Canadian Forest Service Publications

Maximizing natural trembling aspen seedling establishment on a reclaimed boreal oil sands site. 2015. Pinno, B.D.; Errington, R.C. Ecological Restoration 33(1):43-50.

Year: 2015

Available from: Northern Forestry Centre

Catalog ID: 35914

Language: English

CFS Availability: PDF (request by e-mail)

Abstract

Actively facilitating the natural establishment of trees on reclamation sites is seen as an important step in ecosystem recovery after oil sands mining. We examined the effect of different reclamation prescriptions, including two soil types (peat-mineral mix and forest floor-mineral mix) and two fertilizer levels (200 kg N ha–1 and no fertilizer), on naturally established trembling aspen (Populus tremuloides) seedlings and other deciduous trees. Aspen has a tiny, windblown seed which is very sensitive to moisture stress during establishment. Seedling establishment was greatest on peat-mineral mix soil with no fertilizer application and was related to the increased surface roughness and soil moisture and lack of vegetation competition with this soil prescription. Surprisingly, seedling establishment was not related to microsite characteristics such as concavity.

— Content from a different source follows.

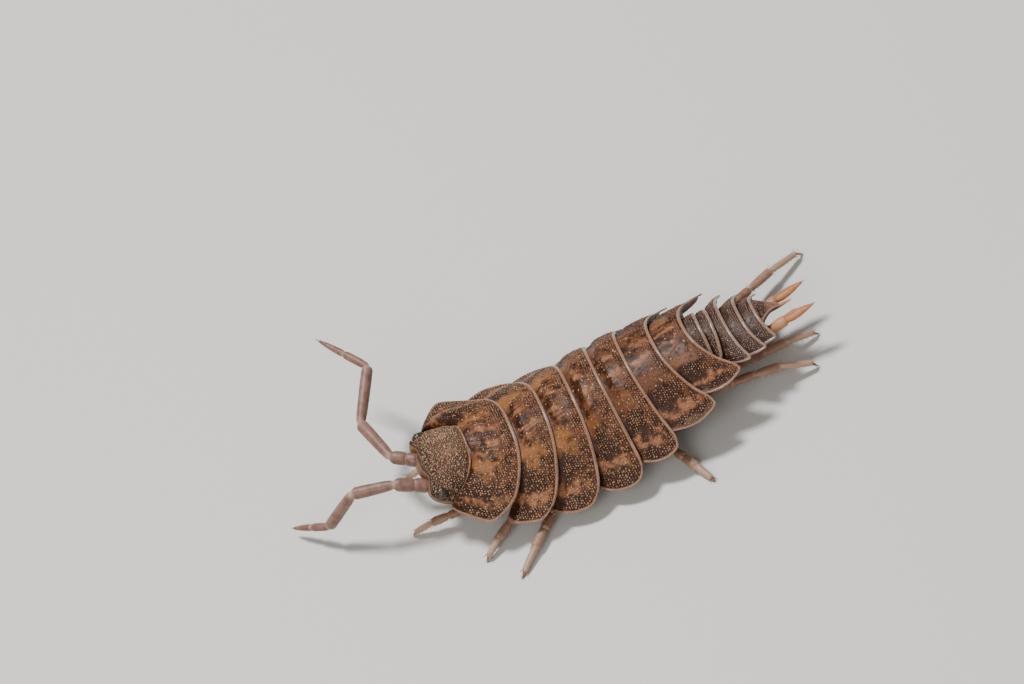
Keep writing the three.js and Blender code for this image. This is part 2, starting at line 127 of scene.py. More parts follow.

Once established, average seedling height was not significantly different among soil types or fertilization treatments. Overall, using peat-mineral mix soil and increasing surface roughness offer a starting point for developing best management practices for facilitating natural deciduous tree seedling establishment in this region.

Plain Language Summary

Establishing trees on reclamation sites is an important step in ecosystem recovery after oil sands mining. We studied the natural seedling establishment of trembling aspen and other deciduous tree species on different operational reclamation treatments. Natural seedling establishment was greatest on soil types with high moisture holding capacity, was positively related to soil surface roughness, and was negatively related to fertilizer application. These results offer a starting point for developing best management practices for actively assisting natural seedling establishment on oil sands reclamation sites.